Watch Nys Chase Down the Heckler:
“After my first fall I thought I could deploy a comeback, but the second time I fell a little too hard and the spring was broken,” said Nys, via Sporza. “However, the most frustrating thing was the beer being poured from the first round, always in the same place, and I think by the same person. Seven rounds in a row. I do not know if he threw on others, I can only speak for myself.”

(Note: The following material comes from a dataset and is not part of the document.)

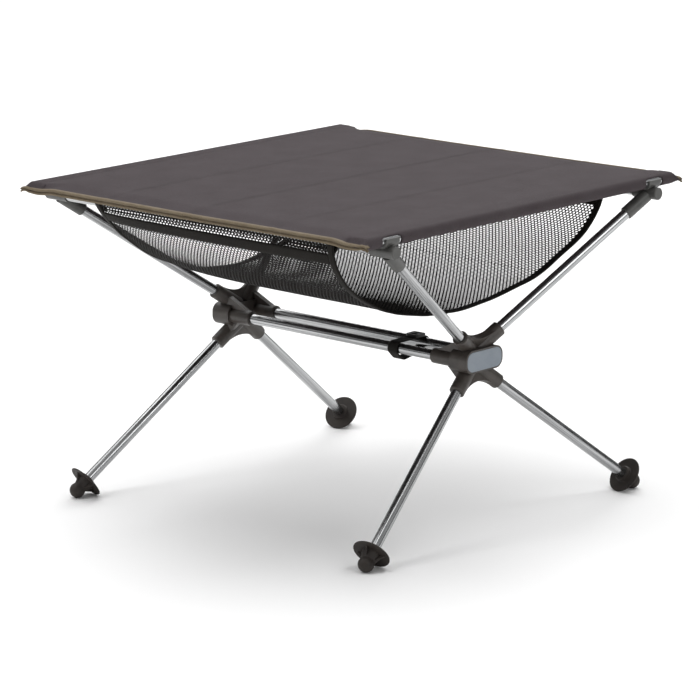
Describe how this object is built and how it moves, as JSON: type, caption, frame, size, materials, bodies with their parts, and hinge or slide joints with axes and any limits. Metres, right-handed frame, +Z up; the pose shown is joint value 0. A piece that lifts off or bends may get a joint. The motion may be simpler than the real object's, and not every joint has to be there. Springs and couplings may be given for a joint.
{
  "type": "folding camp table",
  "caption": "Low folding camp table with a fabric top on side poles, a hanging mesh shelf, moulded hubs and crossed shock-corded tube legs with disc feet",
  "frame": {"origin": "on the floor, under the middle of the top", "axes": "+X along the crossbars and across the side poles, +Y along the side poles, +Z up"},
  "size_m": [0.584, 0.5688, 0.4024],
  "materials": {
    "tube_metal": "satin",
    "hub_plastic": "moulded, fine grain",
    "clip_plastic": "moulded",
    "badge_plate": "satin, no lettering",
    "foot_rubber": "matte",
    "top_fabric": "coated plain weave, stitched seams",
    "binding_tape": "ribbed edge binding",
    "mesh": "open knitted mesh",
    "webbing": "woven webbing",
    "buckle_plastic": "moulded",
    "cord": "braided elastic cord"
  },
  "bodies": {
    "frame": {"arm_back_left": "tube_metal", "arm_back_right": "tube_metal", "arm_cords": "cord", "arm_front_left": "tube_metal", "arm_front_right": "tube_metal", "arm_plugs": "clip_plastic", "badge_left": "badge_plate", "badge_right": "badge_plate", "basket_tape_left": "webbing", "basket_tape_right": "webbing", "corner_clip_back_left": "clip_plastic", "corner_clip_back_right": "clip_plastic", "corner_clip_front_left": "clip_plastic", "corner_clip_front_right": "clip_plastic", "cross_pole_back": "tube_metal", "cross_pole_front": "tube_metal", "crossbar_back": "tube_metal", "crossbar_front": "tube_metal", "hub_left": "hub_plastic", "hub_right": "hub_plastic", "mesh_basket": "mesh"},
    "leg_front_left": {"leg_front_left": "tube_metal", "leg_plug_front_left": "clip_plastic", "leg_cord_front_left": "cord", "foot_front_left": "foot_rubber"},
    "leg_front_right": {"leg_front_right": "tube_metal", "leg_plug_front_right": "clip_plastic", "leg_cord_front_right": "cord", "foot_front_right": "foot_rubber"},
    "leg_back_left": {"leg_back_left": "tube_metal", "leg_plug_back_left": "clip_plastic", "leg_cord_back_left": "cord", "foot_back_left": "foot_rubber"},
    "leg_back_right": {"leg_back_right": "tube_metal", "leg_plug_back_right": "clip_plastic", "leg_cord_back_right": "cord", "foot_back_right": "foot_rubber"},
    "top": {"fabric_top": "top_fabric", "side_pole_left": "tube_metal", "side_pole_right": "tube_metal", "binding_front": "binding_tape", "binding_back": "binding_tape", "pole_caps": "clip_plastic"},
    "strap": {"strap_band": "webbing", "strap_buckle": "buckle_plastic"}
  },
  "joints": [
    {"name": "leg_pull_front_left", "type": "slide", "parent": "frame", "child": "leg_front_left", "axis": [-0.1621, -0.7818, -0.6021], "range_m": [0, 0.034], "stiffness_N_per_m": 100, "springref_m": -0.05},
    {"name": "leg_pull_front_right", "type": "slide", "parent": "frame", "child": "leg_front_right", "axis": [0.1621, -0.7818, -0.6021], "range_m": [0, 0.034], "stiffness_N_per_m": 100, "springref_m": -0.05},
    {"name": "leg_pull_back_left", "type": "slide", "parent": "frame", "child": "leg_back_left", "axis": [-0.1621, 0.7818, -0.6021], "range_m": [0, 0.034], "stiffness_N_per_m": 100, "springref_m": -0.05},
    {"name": "leg_pull_back_right", "type": "slide", "parent": "frame", "child": "leg_back_right", "axis": [0.1621, 0.7818, -0.6021], "range_m": [0, 0.034], "stiffness_N_per_m": 100, "springref_m": -0.05},
    {"name": "top_lift", "type": "slide", "parent": "frame", "child": "top", "axis": [0, 0, 1], "range_m": [0, 0.05]},
    {"name": "strap_slide", "type": "slide", "parent": "frame", "child": "strap", "axis": [1, 0, 0], "range_m": [-0.235, 0.045]}
  ]
}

Discussing his pursuit of the thrower, Nys said, ”I had that pre-conceived. If he throws in the seventh round, I’m going to go quietly up to him and ask him, Why? Does this make sense? He apologized. But no more than saying ‘Sorry.’ He was pretty drunk. I did not get aggressive. Throwing beer is low-to-ground and does not belong to cyclocross. We are not animals. After the seventh round I was tired. A little respect for everyone is deserved.”
Albert punched it one more time, and entered the finishing straight alone. His head down, his legs pumping furiously, Albert drilled it all the way to the line before sitting up and pumping his fist in the air, taking a long overdue, and well-deserved, win as Stybar followed a few seconds behind.